I don’t think we actually did that, but what I love about this track is how much of it isn’t me. In Michael’s studio we recorded a load of different drum loops, and then Dan and Jordan just piled a lot of different ideas together. Where do composition and production begin and end? I don’t know, I think there’s a lot of overlap and it would be perfectly accurate to say Dan and Jordan had a hand in composing this piece, rather than just recording my creation.

Happy People song by song 6: Fire Flower Heart

Part 1: Happy People
Part 2: Name in a File
Part 3: Satellites
Part 4: Flow my tears, the policeman said
Part 5: Even then we’re Scared
Part 6: Fire Flower Heart
Part 7: Tracking Signals

Fire Flower Heart takes us back to the main story of Happy People. The protagonist has fled the clutches of the oppressive government, found the woman he loves and escaped. But now she is dead, killed by government and the frightened public we heard from in Even then we’re scared.

What do you do if your one true love, the centre of your universe, your compass and guide is killed? Well our protagonist is of the opinion that with her gone, there’s nothing to lose and the gloves are off.
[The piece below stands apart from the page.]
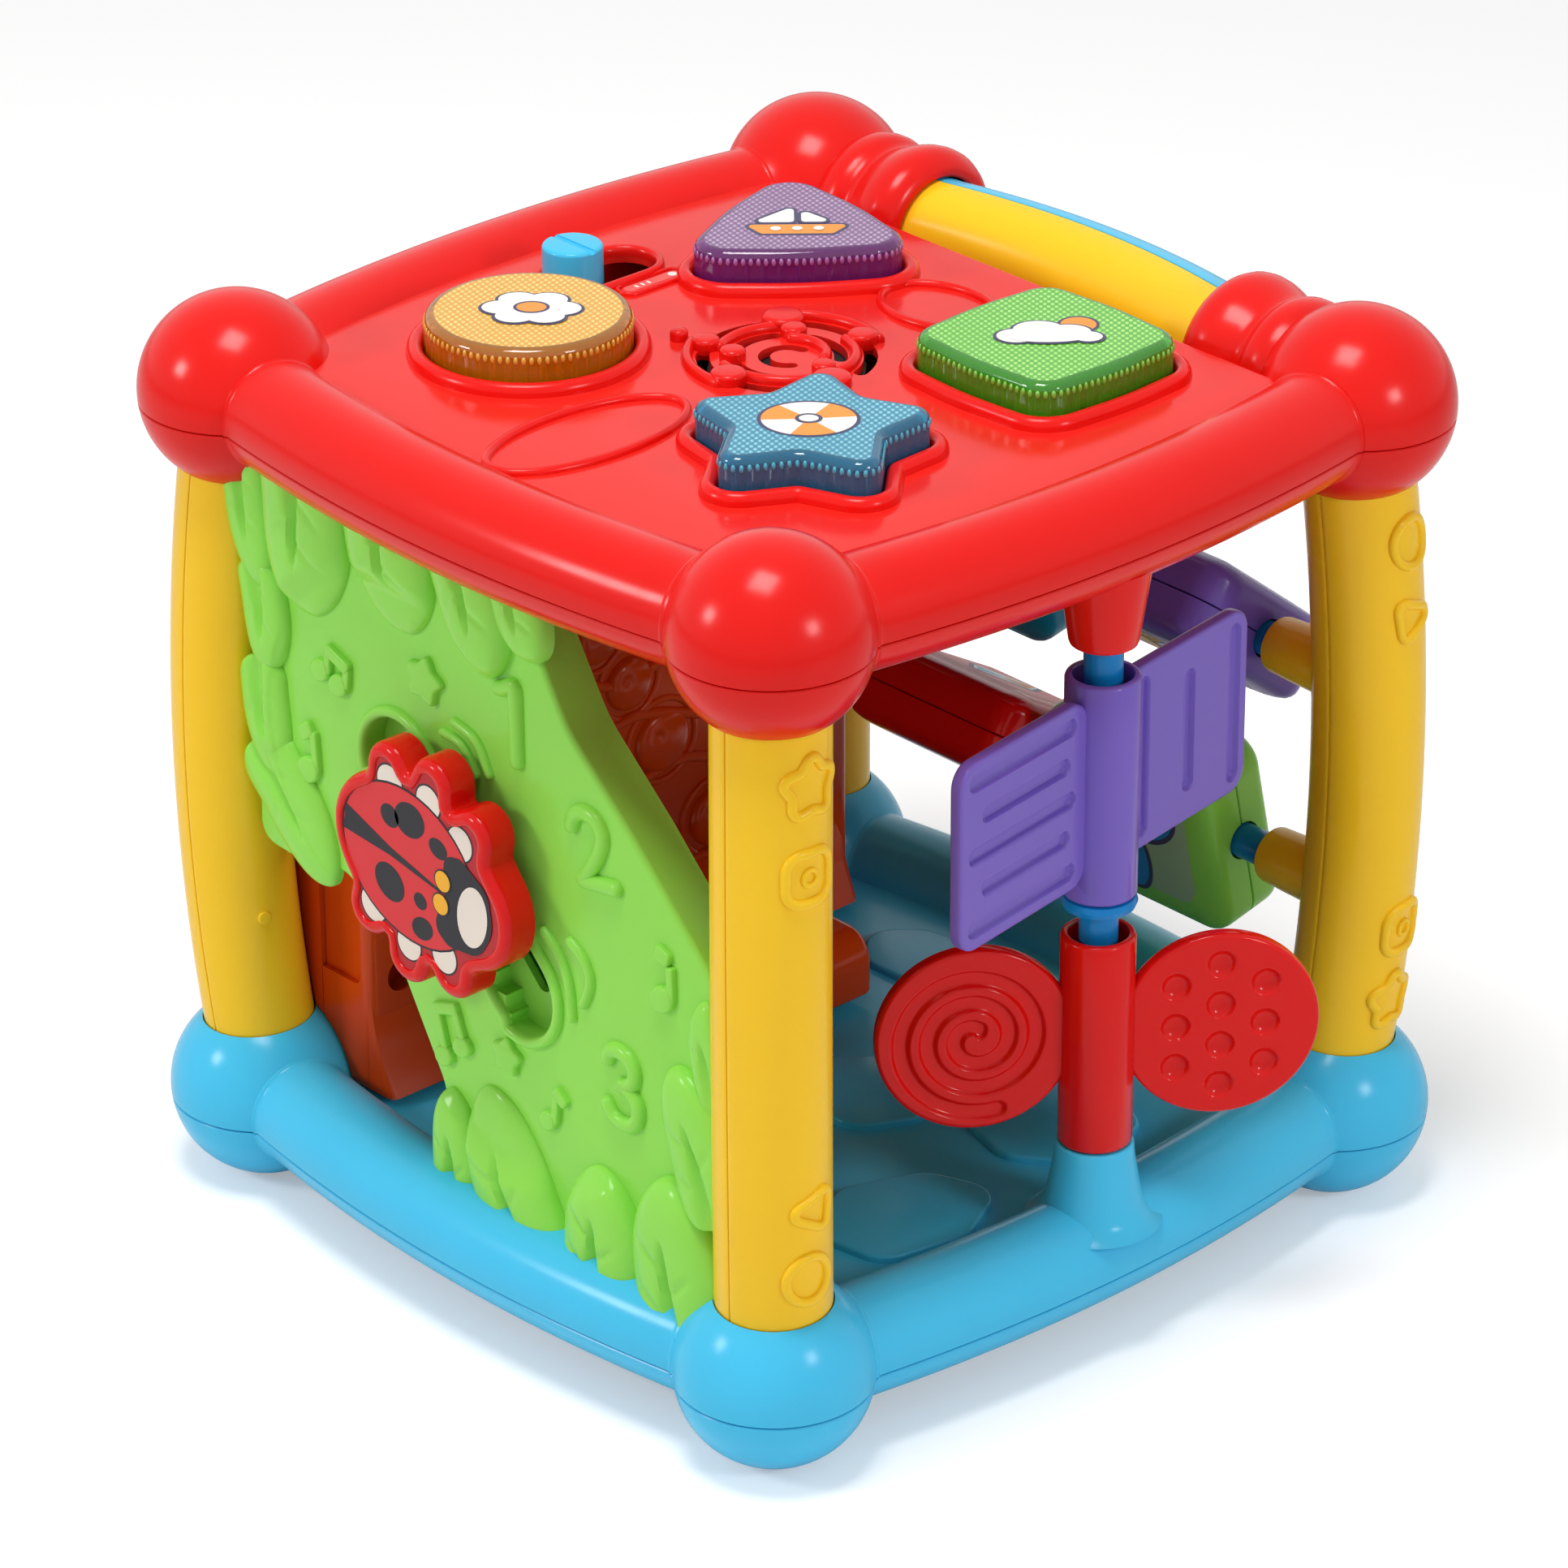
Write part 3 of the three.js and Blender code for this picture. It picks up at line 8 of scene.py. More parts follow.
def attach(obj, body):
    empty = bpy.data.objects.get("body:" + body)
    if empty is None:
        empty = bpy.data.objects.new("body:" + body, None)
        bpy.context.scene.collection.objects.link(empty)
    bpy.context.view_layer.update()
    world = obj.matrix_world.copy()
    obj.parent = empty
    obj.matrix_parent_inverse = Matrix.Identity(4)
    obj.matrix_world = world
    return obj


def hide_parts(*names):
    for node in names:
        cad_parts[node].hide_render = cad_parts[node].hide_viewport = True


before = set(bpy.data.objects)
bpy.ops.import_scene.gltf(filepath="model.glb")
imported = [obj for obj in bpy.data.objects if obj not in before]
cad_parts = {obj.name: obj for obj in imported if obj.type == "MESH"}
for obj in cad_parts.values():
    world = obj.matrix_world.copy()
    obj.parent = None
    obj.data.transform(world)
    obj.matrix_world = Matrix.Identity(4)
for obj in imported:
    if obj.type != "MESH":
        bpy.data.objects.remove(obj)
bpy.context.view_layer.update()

# Lengths are in millimetres from the middle of the cube's four feet. row() brings them to the frame's place.
mm = 0.001
cubeMiddle = Vector((-9.644372, -1.849837, 0.0))
gap = 0.3  # between pieces that are fitted to each other
ballRadius, ballHalf = 24.5, 96.5
lowerBall, upperBall = 24.1, 217.1
railRadius, railBow = 14.0, 10.5
panelTop = 226.1
corners = [(1, 1), (1, -1), (-1, -1), (-1, 1)]


def row(point):
    return (Vector(point) + cubeMiddle) * mm


def cosSin(degrees):
    return math.cos(math.radians(degrees)), math.sin(math.radians(degrees))


def quarterTurn(steps):
    return [math.pi / 2 * k / steps for k in range(steps + 1)]


def linear(hexColour):
    parts = [int(hexColour[i:i + 2], 16) / 255 for i in (1, 3, 5)]
    return tuple(c / 12.92 if c <= 0.04045 else ((c + 0.055) / 1.055) ** 2.4 for c in parts) + (1.0,)


def addNode(tree, kind, settings=None, inputs=None):
    node = tree.nodes.new(kind)
    for name, value in (settings or {}).items():
        setattr(node, name, value)
    for name, value in (inputs or {}).items():
        if isinstance(value, bpy.types.NodeSocket):
            tree.links.new(value, node.inputs[name])
        else:
            node.inputs[name].default_value = value
    return node


mats = {}


def emptyTree(owner):
    owner.use_nodes = True
    owner.node_tree.nodes.clear()
    return owner.node_tree


# A material under its name in mats. settings are the shader's plain values.
def newMaterial(name, settings):
    mats[name] = bpy.data.materials.new(name)
    tree = emptyTree(mats[name])
    shader = addNode(tree, "ShaderNodeBsdfPrincipled", inputs=settings)
    addNode(tree, "ShaderNodeOutputMaterial", inputs={"Surface": shader.outputs[0]})
    return tree, shader, addNode(tree, "ShaderNodeTexCoord").outputs["Object"]


def noise(tree, place, grainMm, detail):
    return addNode(tree, "ShaderNodeTexNoise",
                   inputs={"Vector": place, "Scale": 1 / (grainMm * mm), "Detail": detail}).outputs[0]


def maths(tree, operation, *values):
    return addNode(tree, "ShaderNodeMath", {"operation": operation}, dict(enumerate(values))).outputs[0]


def colourBetween(tree, shader, factor, first, second):
    mix = addNode(tree, "ShaderNodeMix", {"data_type": "RGBA"}, {"Factor": factor})
    mix.inputs["A"].default_value, mix.inputs["B"].default_value = first, second
    tree.links.new(mix.outputs["Result"], shader.inputs["Base Color"])


def bumped(tree, shader, height, strength, depthMm):
    bump = addNode(tree, "ShaderNodeBump", inputs={"Height": height, "Strength": strength,
                                                   "Distance": depthMm * mm})
    tree.links.new(bump.outputs[0], shader.inputs["Normal"])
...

But now I’m here with this button beneath my hands
And none of you seem red
None of you seem real

My Fire Flower Heart
Would still my hand
If only she was here

Composition and recording

This was another FAWM song, written as a solo acoustic ballad. I was trying, as I have with several other songs, to get a balance between sweet, ballady chords and melody and dark subject matter. It even has a key change at the end, cos what says ‘pop’ more than a key change? I love the idea of a listener thinking ‘oh that’s a nice song,’ and then listening closer and thinking ‘hang on, what is he singing about?’.

Here’s the original demo, which has quite a different arrangement:

The email conversation about this track went something like this:

Jordan: Love each and every second of this track! Just needs more mellotron 🙂

Tom: Mellotron is banned from this album. Sorry, did I not say? Other pad sounds are allowed, mellotron is not.

Dan: I can understand the mellotron – it can be polarising – but flutey mellotron would actually sound nice on this. Pull back the guitar and some sort of organic, paddy, keyboardy sound. Maybe vox organ. Not sure about the bells. Might be a bit festive? Glock may work better. Not convinced about the choir falsettos during the latter stages either. Unless we can get an actual gothic-sounding choir to do it!

There are three things I’d like to point out about the final track that came about in the recording stage:

  • The slidey gutiar parts, particularly at the end. Dan’s contribution, and one of my favourite bits of the track
  • The piano. That’s all Jordan. Good innit?
  • My voice hitting the high notes. Never would have happened without Dan’s coaching and encouragement in the studio.

This is the ballad, the quiet moment before the storm of the final three tracks.
The title, which I thought I’d come up with is actually the name of a thing in some novels by Tad Williams which I had read years before and forgotten about until I reread them more recently. There’s not much connection between the two except the name is similar. Weird how the subconscious works, eh?